Sebagian pihak menyebut MBS adalah penguasa Arab Saudi yang sebenarnya. Tanpa rekam jejak jelas sebelum diberi kekuasaan oleh ayahnya, Raja Salman bin Abdulaziz al-Saud, MBS menjadi orang kuat di kerajaan itu. Ayahnya tidak hanya menjadikan MBS sebagai putra mahkota. Sederet jabatan lain, seperti Wakil Perdana Menteri, Menteri Pertahanan, Ketua Dewan Keamanan dan Politik, dan pimpinan sejumlah lembaga hukum, juga diembannya.
Dengan deretan jabatan itu, MBS dengan mudah melibatkan Arab Saudi dalam penyerbuan ke Yaman dengan alasan membantu pemerintahan sah menghadapi pemberontak. Ia juga menangkapi paman dan sepupunya dengan tuduhan korupsi.
Para paman dan sepupunya serta banyak orang di Saudi gelisah saat ia mengenalkan reformasi yang dinilai menabrak nilai tradisional Saudi. Di bawah arahannya, Saudi membuka bioskop, menggelar konser, mengizinkan perempuan ke stadion dan mengemudikan mobil.

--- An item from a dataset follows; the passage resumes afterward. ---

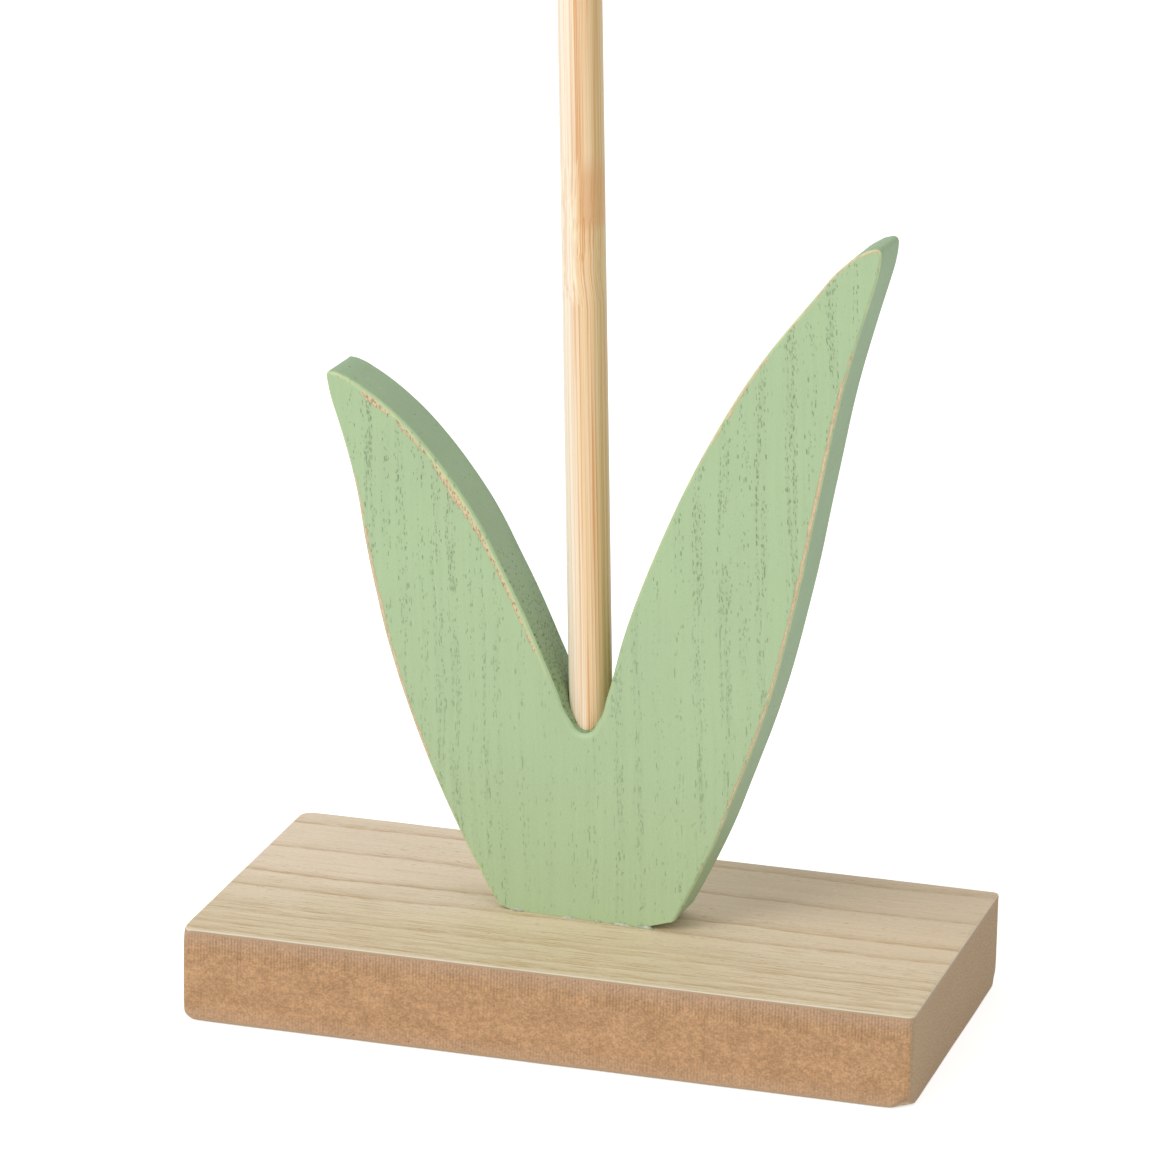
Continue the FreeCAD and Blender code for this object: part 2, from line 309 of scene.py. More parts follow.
def run_of(points):
    """Millimetres run along a line of points."""
    return np.concatenate([[0], np.cumsum(np.abs(np.diff(points)))])


def outline(rows, foot):
    """Stops round a sheet, clockwise: smooth rows of points, with a rounded tip between one and the next.

    Gives arrays of the points, the ways inward, the row's number, and the millimetres along the row.
    The foot is a row of its own, numbered -1, of straight lines.
    """
    smooth = [list(zip(row, headings(row))) for row in rows]
    pairs = list(zip(smooth, smooth[1:] + smooth[:1]))
    for row, next_row in pairs[:-1] if foot else pairs:
        tip, way = row[-1]
        next_way = next_row[0][1]
        reach = tip_radius * abs(next_way - way) / abs(next_way + way)
        row[-1] = (tip - way * reach, way)
        next_row[0] = (tip + next_way * reach, next_way)
    stops = []
    for number, (row, next_row) in enumerate(pairs):
        to_foot = foot and next_row is smooth[0]
        edge = []
        for first, last in zip(row, row[1:] + ([] if to_foot else next_row[:1])):
            edge += two_arcs(first, last)
        if to_foot:
            edge.append(row[-1])
        along = run_of(np.array([point for point, _ in edge]))
        stops += [(point, way * -1j, number, run) for (point, way), run in zip(edge, along)]
    if foot:
        corners = [smooth[-1][-1][0]] + foot + [smooth[0][0][0]]
        for start, end in zip(corners, corners[1:]):
            line = arc(start, (end - start) / abs(end - start), end, edge_step)
            stops += [(point, 1j, -1, 0.0) for point, _ in line[1 if start is corners[0] else 0:]]
    return [np.array(column) for column in zip(*stops)]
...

Di luar negeri, ia memicu kemarahan banyak orang Palestina. Ia dituding bekerja sama dengan menantu sekaligus utusan khusus Presiden AS Donald Trump, Jared Kushner, mengusulkan ibu kota Palestina bukan di Jerusalem Timur.
Negara lain
Namun, di dunia modern, ia bukan satu-satunya anak penguasa yang mendapat kekuatan besar. Kim Jong Un bisa menjadi pemimpin Korea Utara hanya karena berstatus sebagai anak Kim Jong Il, pemimpin kedua Korut sejak negara itu berdiri. Kim Jong Il pun demikian, otomatis menjadi pemimpin Korea Utara setelah Kim Il Sung meninggal.
Kim Jong Un pun dikenal sebagai pemimpin yang keras. Dalam catatan Kompas, dua tahun setelah duduk di kursi puncak kekuasaan Korea Utara, pada 2013, Jong Un mencopot jabatan pamannya sendiri, Jang Song Thaek, karena tuduhan korupsi, berkhianat, dan berupaya menggulingkan Jong Un.
Menurut Badan Intelijen Nasional Korea Selatan (NIS), Kompas, 4 Desember 2013, Jang Song Thaek (67) dipecat dari posisi Wakil Ketua Komisi Pertahanan. Seorang anggota DPR Korsel saat itu, Jung Cheong-rae, mengatakan, sebelumnya, Jong Un memecat dua pembantu Jang Song Thaek, yaitu Ri Yong Ha dan Jang Soo Kil, dan mengeksekusi mereka di depan umum pada November 2013.
Setelah diajukan ke persidangan, kantor berita Korut KCNA pada 13 Desember 2013 mengabarkan Jang Song Thaek telah dieksekusi.
Demikian pula Joseph Kabila, yang menjadi Presiden Republik Demokratik Kongo setelah ayahnya, Laurent Kabila, tewas ditembak. Masa jabatannya seharusnya habis pada November 2016. Walakin, sampai sekarang, ia tetap menjadi presiden dan belum ada tanda negara itu akan melaksanakan pemilu.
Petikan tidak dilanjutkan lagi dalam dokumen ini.